I'm going to put the ASIs where I want them regardless. Having to pick a background with the boosts I want for the character I want to play, modify an existing background, or write a new one is not making fewer choices than just placing the ASIs directly. At most the fixed ASI by background is a difference in order of operations, but for me it adds work rather than making things easier.

Other brains may differ, but I've got to deal with the brain I've got.
 

Parmandur

Book-Friend
Were any of these changes things that are unexpected based on recent trends?

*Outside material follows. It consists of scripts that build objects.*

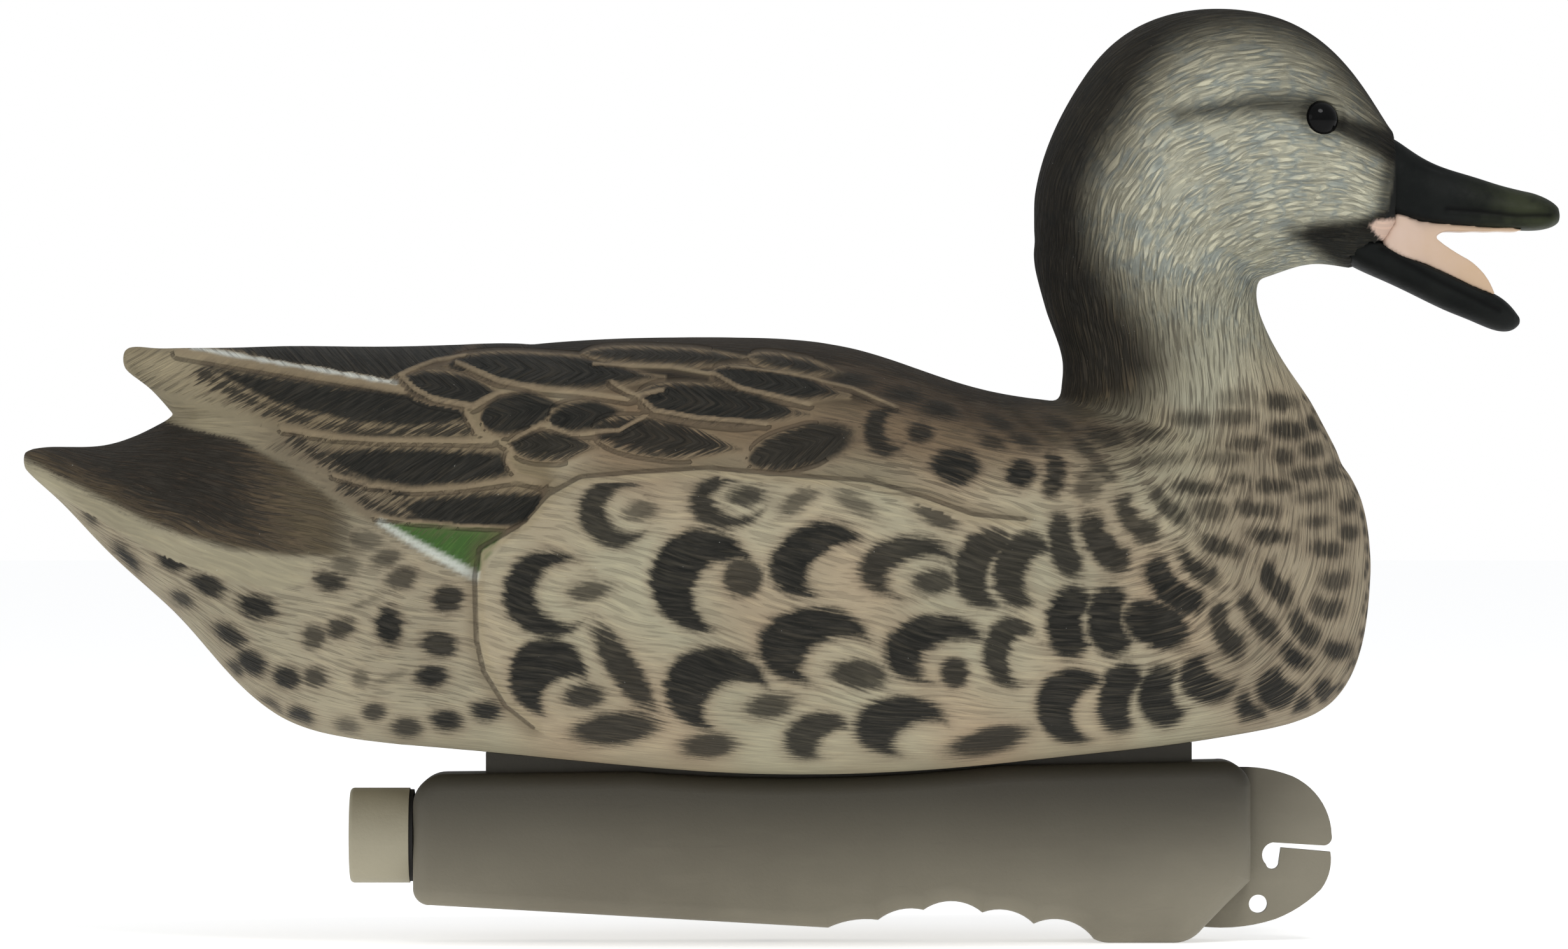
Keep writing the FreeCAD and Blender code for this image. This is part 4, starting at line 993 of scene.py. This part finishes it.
def paint_neck(skin):
    """Ground of neck and head, the dark crown and nape, and the streaks at the neck's foot."""
    x, z = skin.x, skin.z
    high = step_up(116.0, 127.0, z + 3.0 * np.sin(x * 0.35)) * step_up(58.0, 70.0, x)
    ground = mix(colour(*HEAD_PALE), colour(*HEAD_CREAM), step_up(165.0, 140.0, z))
    front = step_up(150.0, 128.0, z) * step_up(96.0, 116.0, x)
    skin.tone(mix(ground, colour(*NECK_BUFF), front), high)
    outline, _ = to_path(x, z, CROWN_LINE)
    rising = step_up(114.0, 128.0, z) * (x > 48)
    skin.crown = step_up(-6.5, 4.5, outline + 2.4 * step_up(0.5, 0.1, skin.sideways)) * rising
    skin.tone(CROWN_EDGE, step_up(-16.0, 1.0, outline) * rising * 0.6)
    skin.tone(CROWN_BLACK, skin.crown * 0.97)
    nape = step_up(8.0, -4.0, np.hypot((x - 62.0) / 1.25, z - 126.0)) * (x > 40)
    skin.tone(NAPE_GREY, nape * 0.6)
    foot = np.exp(-((x - 75.0) / 11.0) ** 2 - ((z - 117.0) / 9.0) ** 2)
    skin.tone(FOOT_BROWN, foot * 0.7)
    neck_groove = np.interp(z, (126, 148, 160), (1.1, 0.9, 0.3))
    skin.groove = np.where((z > 126.5) & (x > 50), neck_groove, skin.groove) + 0.7 * foot


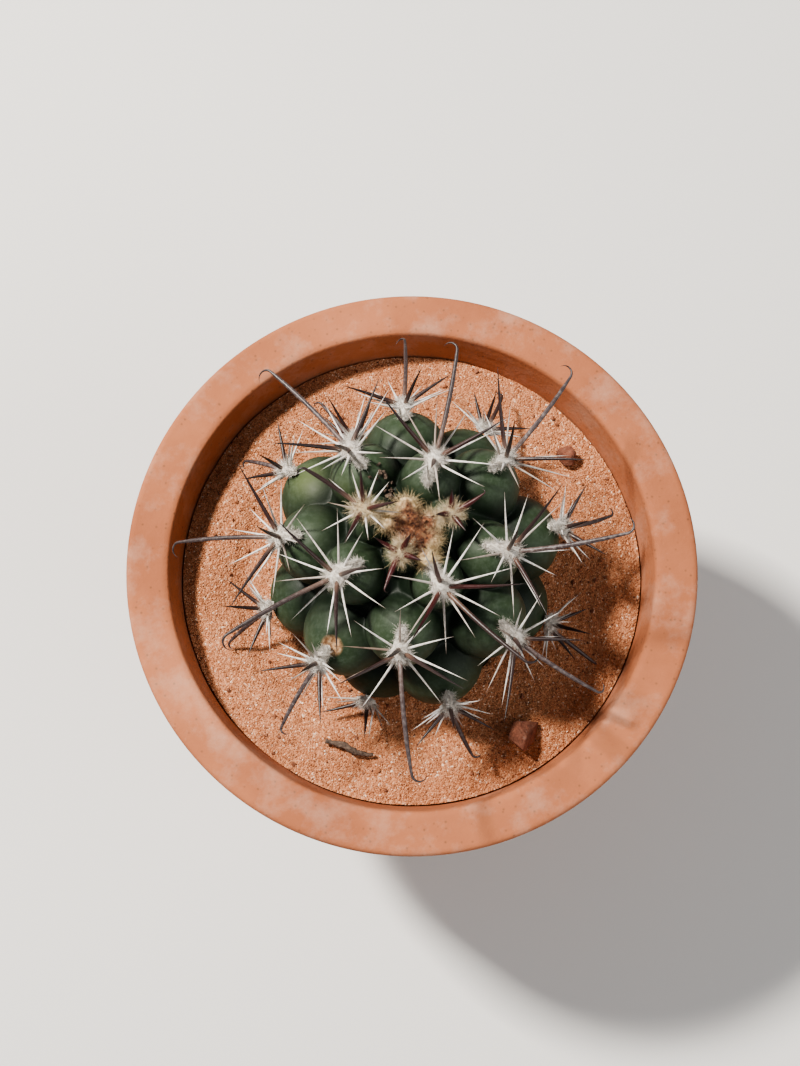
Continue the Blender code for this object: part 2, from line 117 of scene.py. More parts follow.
def areole(age):
    """The areole's own axes, across, towards the crown and out of the stem, and its place."""
    turn, parametric = FIRST_AZIMUTH + GOLDEN_ANGLE * age, polar_angle(age)
    polar = math.atan2(STEM_RADIUS * math.sin(parametric), STEM_TOP * math.cos(parametric))
    spoke = Vector((math.sin(polar) * math.cos(turn), math.sin(polar) * math.sin(turn), math.cos(polar)))
    outward = (spoke + Vector((0, 0, TUBERCLE_LIFT))).normalized()
    across = Vector((-math.sin(turn), math.cos(turn), 0))
    crownward = outward.cross(across)
    if crownward.z < 0:
        crownward.negate()
        across.negate()
    axes = Matrix((across, crownward, outward)).transposed().to_4x4()
    axes.translation = WAIST + spoke * areole_radius(polar)
    return axes


def room_of(age):
    """Side of the square of the stem's surface that belongs to this tubercle."""
    ring = 2 * math.pi * STEM_RADIUS * abs(math.sin(polar_angle(age)))
    return math.sqrt(ring * STEM_RADIUS * (POLAR_STEP + 2 * POLAR_GROWTH * age))


def dome_radius(age):
    return DOME_SHARE * room_of(age)


def maturity(age):
    """Grown share of a spine: a smooth step from short claws to full length."""
    t = min(max((age - GROWS_FROM) / GROWS_FOR, 0), 1)
    return CLAW_SHARE + (1 - CLAW_SHARE) * t * t * (3 - 2 * t)


AGES = range(FIRST_SPINED, OLDEST + 1)
print("areoles with spines:", len(AGES), "oldest at", round(math.degrees(polar_angle(OLDEST))), "degrees")

# %% [markdown]
# ## Tools for surfaces
#
# Three tools make every new piece. One joins a grid of points into a skin. One sweeps a ring along many
# lines at once, for spines, hairs and twigs. One makes smooth random bumps, for anything that grew,
# weathered or was fired.

# %% Put points and faces into a piece that rides with the pot


def unit(vectors):
    return vectors / np.maximum(np.linalg.norm(vectors, axis=-1, keepdims=True), 1e-12)


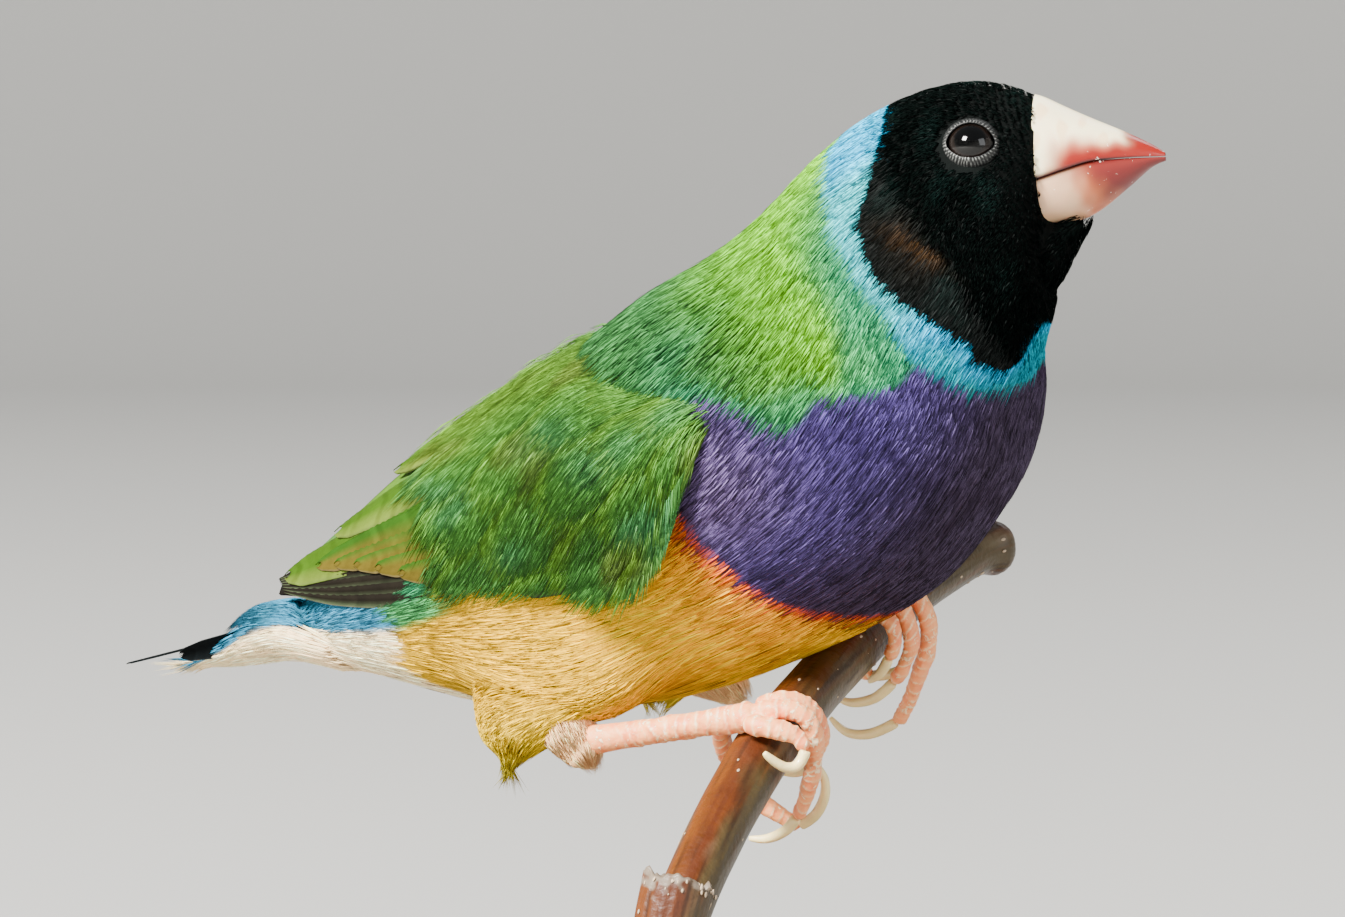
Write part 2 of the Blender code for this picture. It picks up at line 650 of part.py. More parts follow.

Thinking of the future UAs, are there any big things that have been telegraphed about the classes? Or are all of those changes likely much smaller?
I recall Crawfod talking about how he would redo Warlocks from the bottom up to make the Patron more of the primary choice, and roll the pact more into those. I also recall the designers talking about choosing Subclass after Level 1 not really working the way they thought, at all. I think we will see some serious overhauls at least proposed.
 

Charlaquin

Goblin Queen (She/Her/Hers)
As I was just saying to a friend, Eberron was amazing in 3e because the world was custom tailored to the details and quirks of the system, down to the smallest details. But then the problem became that editions changed and Eberron was forced to choose between major retcon updates or carving out exceptions to protect its core nature. They went with the latter, and I can't say that was the wrong choice, but it means with every new edition Eberron becomes more of a city in a bottle. Preserved in time against the changed of the ages.

What I'm saying is, Eberron has handled this before and will handle it again.
Yeah, Eberron was very much “what would the world that all of 3.5e’s rules are ‘simulating’ actually look like?”